Buscando los antecedentes que alumbraron el retorno de las agriculturas urbanas, la reactivación de los sistemas agroalimentarios locales y el nacimiento de los agricultores posindustriales encontré numerosas iniciativas. A partir de los primeros años del siglo XXI se produjo una explosión de ensayos y propuestas con los que gobiernos y consumidores de todo el mundo buscaban la manera de superar las contradicciones en las que había caído el negocio de la industrialización agroalimentaria. Gracias a ello pasamos del "fast" al "slow". Citaré tan sólo un par, pero ya digo que hubo cientos. El Departamento de Agricultura de los Estados Unidos presentó en 2016 un programa para vincular a los consumidores urbanos con los agricultores de proximidad: "Every family needs a farmer: know your farmer, know your food" (Cada familia necesita un granjero: conoce tu comida, conoce a tu granjero). Y la estrategia para la alimentación de la ciudad canadiense de Vancouver (Vancouver Food Strategy) fue pionera en vincular localmente salud, alimentación y medio ambiente.

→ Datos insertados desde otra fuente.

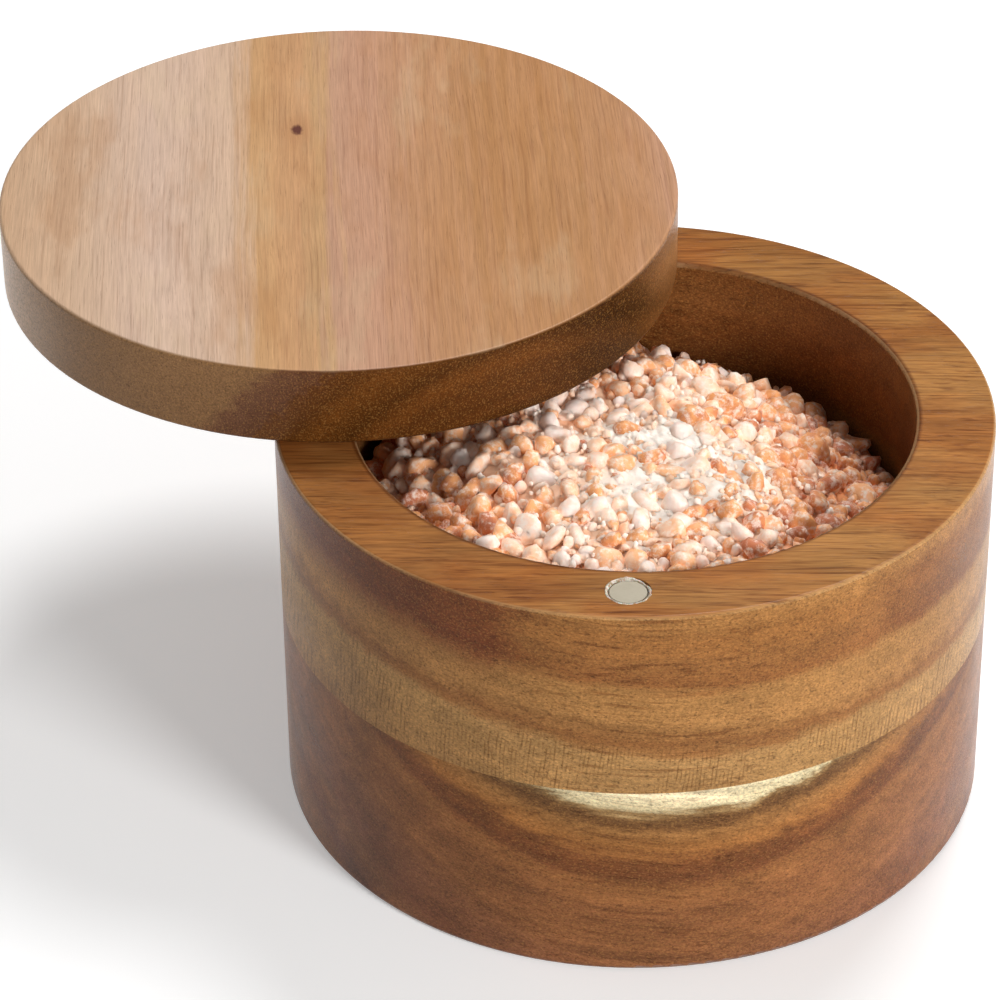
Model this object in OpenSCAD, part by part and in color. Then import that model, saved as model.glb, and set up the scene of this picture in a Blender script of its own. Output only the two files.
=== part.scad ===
// Round wooden salt box. Its lid swivels sideways on an upright pin, and two magnets hold it shut.
// Millimetres, +Z up. The origin is the centre of the underside of the box.
// The pin stands at the back (+Y) and the magnets meet at the front (-Y).
// The box is turned from two boards glued face to face, the lid from one board.

/* [Box] */
// Outer diameter of the box
body_d = 88.9; // [80:0.1:110]
// Height of the box from its underside to the rim
body_h = 52.9; // [46:0.1:80]
// Thickness of the side wall
wall = 9.7; // [8.5:0.1:14]
// Thickness of the floor under the salt
floor_t = 9.5; // [6:0.1:16]
// Radius of the cove between the wall and the floor
cove_r = 6; // [2:0.5:12]
// Height of the glue line between the two boards
seam_h = 27.3; // [12:0.1:44]
// Radius that eases both edges of the rim
rim_ease = 0.5; // [0.2:0.1:1.5]
// Radius that eases the bottom edge
foot_ease = 0.9; // [0.2:0.1:3]

/* [Lid] */
// Thickness of the lid
lid_t = 10.4; // [9:0.1:16]
// How far the edge of the closed lid stands inside the side of the box
lid_inset = 0.75; // [0:0.05:1.5]
// Running gap between the rim and the lid
lid_gap = 0.2; // [0.1:0.05:0.5]
// Radius that eases both edges of the lid
lid_ease = 0.5; // [0.2:0.1:1.5]
// How far the lid is swung open, clockwise seen from above
open_angle = 83; // [0:1:180]

/* [Pivot] */
// How far the pin and the magnets stand inside the middle of the wall
wall_offset = 0.6; // [0:0.1:1]
// Diameter of the steel pin
pin_d = 4; // [3:0.1:5]
// Length of pin held in the box
pin_in_box = 16; // [10:0.5:18]
// Length of pin that stands up into the lid
pin_in_lid = 6.6; // [4:0.1:7]
// Chamfer on both ends of the pin
pin_chamfer = 0.4; // [0.2:0.1:0.6]
// Running clearance all round between the pin and its hole in the lid
pin_clearance = 0.05; // [0.03:0.01:0.1]
// Space over the end of the pin in the lid
pin_end_gap = 0.4; // [0.2:0.1:1]
// Depth of the cone that the drill point leaves at the end of each pin hole
drill_point = 1.1; // [0.5:0.1:1.2]

/* [Catch] */
// Diameter of each magnet
magnet_d = 4.8; // [4:0.1:6]
// Thickness of each magnet
magnet_t = 3; // [2:0.1:5]
// Chamfer round the faces of each magnet
magnet_chamfer = 0.2; // [0.1:0.05:0.4]
// How far each magnet sits below its wooden face
magnet_recess = 0.2; // [0.1:0.05:0.6]
// Thickness of the ring of glue round each magnet
glue_t = 0.35; // [0.2:0.05:0.5]

/* [Hidden] */
$fn = 96;
CUT = 1;

body_r = body_d / 2;
cavity_r = body_r - wall;
lid_r = body_r - lid_inset;
lid_z = body_h + lid_gap;
axis_r = body_r - wall / 2 - wall_offset;
pin_r = pin_d / 2;
magnet_r = magnet_d / 2;
pocket_r = magnet_r + glue_t;

LOWER_BOARD_TONE = [0.36, 0.20, 0.12];
UPPER_BOARD_TONE = [0.62, 0.40, 0.20];
LID_TONE = [0.72, 0.53, 0.34];
STEEL_TONE = [0.72, 0.72, 0.74];
MAGNET_TONE = [0.76, 0.75, 0.71];
GLUE_TONE = [0.90, 0.88, 0.82];

// What is taken off to round the top right corner of a profile, which lies at the origin.
// Turned by a multiple of 90 degrees, it rounds the other corners.
module corner_cut(r, turn) {
    rotate(turn)
        difference() {
            translate([-r, -r])
                square(r + CUT);
            translate([-r, -r])
                circle(r);
        }
}

// Half section of the hollow, with its cove at the floor.
module hollow_profile() {
    difference() {
        translate([0, floor_t])
            square([cavity_r, body_h]);
        translate([cavity_r, floor_t])
            corner_cut(cove_r, -90);
    }
}

// Half section of the whole turned box.
module box_profile() {
    difference() {
        square([body_r, body_h]);
        translate([body_r, 0])
            corner_cut(foot_ease, -90);
        translate([body_r, body_h])
            corner_cut(rim_ease, 0);
        translate([cavity_r, body_h])
            corner_cut(rim_ease, 90);
        hollow_profile();
    }
}

// Half section of the lid.
module lid_profile() {
    difference() {
        square([lid_r, lid_t]);
        translate([lid_r, 0])
            corner_cut(lid_ease, -90);
        translate([lid_r, lid_t])
            corner_cut(lid_ease, 0);
    }
}

// Places its child on the axis of the pin.
module at_pin() {
    translate([0, axis_r, 0])
        children();
}

// Places its child where the magnets meet.
module at_catch() {
    translate([0, -axis_r, 0])
        children();
}

// Swings the lid's pieces from closed to open round the pin.
module swung() {
    at_pin()
        rotate(-open_angle)
            translate([0, -axis_r, 0])
                children();
}

// Drilled hole that opens at the origin and runs up, with the cone of the drill point.
module drilled(r, depth) {
    translate([0, 0, -CUT])
        cylinder(h = depth + CUT, r = r);
    translate([0, 0, depth])
        cylinder(h = drill_point, r1 = r, r2 = 0);
}

// Flat pocket that opens at the origin and runs up.
module pocket() {
    translate([0, 0, -CUT])
        cylinder(h = magnet_recess + magnet_t + CUT, r = pocket_r);
}

// Disc with a chamfer round both faces.
module chamfered_rod(r, h, chamfer) {
    rotate_extrude()
        polygon([
            [0, 0],
            [r - chamfer, 0],
            [r, chamfer],
            [r, h - chamfer],
            [r - chamfer, h],
            [0, h]
        ]);
}

module magnet() {
    chamfered_rod(magnet_r, magnet_t, magnet_chamfer);
}

module glue_ring() {
    rotate_extrude()
        translate([magnet_r, 0])
            square([glue_t, magnet_t]);
}

// The part of the turned box between two heights, with the pin hole and the magnet pocket.
module turned_board(bottom, top) {
    difference() {
        rotate_extrude()
            intersection() {
                box_profile();
                translate([0, bottom])
                    square([body_r + CUT, top - bottom]);
            }
        at_pin()
            translate([0, 0, body_h])
                mirror([0, 0, 1])
                    drilled(pin_r, pin_in_box);
        at_catch()
            translate([0, 0, body_h])
                mirror([0, 0, 1])
                    pocket();
    }
}

module body_lower_board() {
    color(LOWER_BOARD_TONE)
        turned_board(0, seam_h);
}

module body_upper_board() {
    color(UPPER_BOARD_TONE)
        turned_board(seam_h, body_h);
}

module lid_board() {
    color(LID_TONE)
        swung()
            translate([0, 0, lid_z])
                difference() {
                    rotate_extrude()
                        lid_profile();
                    at_pin()
                        drilled(pin_r + pin_clearance, pin_in_lid - lid_gap + pin_end_gap);
                    at_catch()
                        pocket();
                }
}

module pivot_pin() {
    color(STEEL_TONE)
        at_pin()
            translate([0, 0, body_h - pin_in_box])
                chamfered_rod(pin_r, pin_in_box + pin_in_lid, pin_chamfer);
}

module rim_magnet() {
    color(MAGNET_TONE)
        at_catch()
            translate([0, 0, body_h - magnet_recess - magnet_t])
                magnet();
}

module rim_magnet_glue() {
    color(GLUE_TONE)
        at_catch()
            translate([0, 0, body_h - magnet_recess - magnet_t])
                glue_ring();
}

module lid_magnet() {
    color(MAGNET_TONE)
        swung()
            at_catch()
                translate([0, 0, lid_z + magnet_recess])
                    magnet();
}

module lid_magnet_glue() {
    color(GLUE_TONE)
        swung()
            at_catch()
                translate([0, 0, lid_z + magnet_recess])
                    glue_ring();
}

body_lower_board();
body_upper_board();
lid_board();
pivot_pin();
rim_magnet();
rim_magnet_glue();
lid_magnet();
lid_magnet_glue();
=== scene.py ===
"""Finishes for a turned wooden salt box with a swivel lid: oiled wood, glued magnets and pink salt."""

import math
import random
from collections import namedtuple

import bmesh
import bpy
from mathutils import Euler, Matrix, Quaternion, Vector, noise


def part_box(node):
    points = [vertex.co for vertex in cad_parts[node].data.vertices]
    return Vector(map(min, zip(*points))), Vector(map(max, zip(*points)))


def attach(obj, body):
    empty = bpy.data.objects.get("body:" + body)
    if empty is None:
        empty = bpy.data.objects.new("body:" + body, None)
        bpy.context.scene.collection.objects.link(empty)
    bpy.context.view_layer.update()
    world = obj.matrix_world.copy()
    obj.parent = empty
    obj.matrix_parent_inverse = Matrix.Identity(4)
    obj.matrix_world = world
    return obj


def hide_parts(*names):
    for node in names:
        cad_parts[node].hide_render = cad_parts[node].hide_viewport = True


bl_info = {
    "name": "Salt box finishes",
    "version": (1, 0, 0),
    "blender": (4, 5, 0),
    "location": "3D View > Sidebar > Salt Box",
    "description": "Wood, metal, glue, salt and a plain studio for a salt box with a swivel lid",
    "category": "Object",
}

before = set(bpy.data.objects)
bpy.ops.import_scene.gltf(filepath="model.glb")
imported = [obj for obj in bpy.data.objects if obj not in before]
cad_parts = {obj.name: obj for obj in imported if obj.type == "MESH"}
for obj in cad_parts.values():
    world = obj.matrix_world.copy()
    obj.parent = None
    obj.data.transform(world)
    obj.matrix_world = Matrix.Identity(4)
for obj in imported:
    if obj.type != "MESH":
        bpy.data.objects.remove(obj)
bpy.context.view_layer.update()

MM = 0.001
RIM_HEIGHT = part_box("body_upper_board")[1].z
LID_LOW, LID_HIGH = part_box("lid_board")
LID_CENTRE = (LID_LOW + LID_HIGH) / 2
# The hollow of the box, which the boards' outer sizes don't tell
CAVITY_RADIUS = 34.75 * MM
FLOOR_HEIGHT = 9.5 * MM


def srgb(code):
    """Linear colour of a six digit screen colour code."""
    channels = [int(code[i : i + 2], 16) / 255 for i in (0, 2, 4)]
    return tuple(c / 12.92 if c <= 0.04045 else ((c + 0.055) / 1.055) ** 2.4 for c in channels)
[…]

La obesidad, que había sido una pandemia a finales del siglo XX, empezó a remitir, al tiempo que la comida volvía a tener los pies en la tierra y la Tierra comenzaba a enfriarse. De momento, por estos pagos, seguimos soñando con agriculturas posindustriales y regiones agropolitanas para superar el inmovilismo nacional en el que ha caído el país. En muchos lugares, que están a tiro de ratón, están poniéndole los cimientos al sueño de las nuevas agriculturas. Nos señalan la Luna, la diosa blanca de Robert Graves, pero nosotros seguimos empeñados en mirar para el "Boletín Oficial".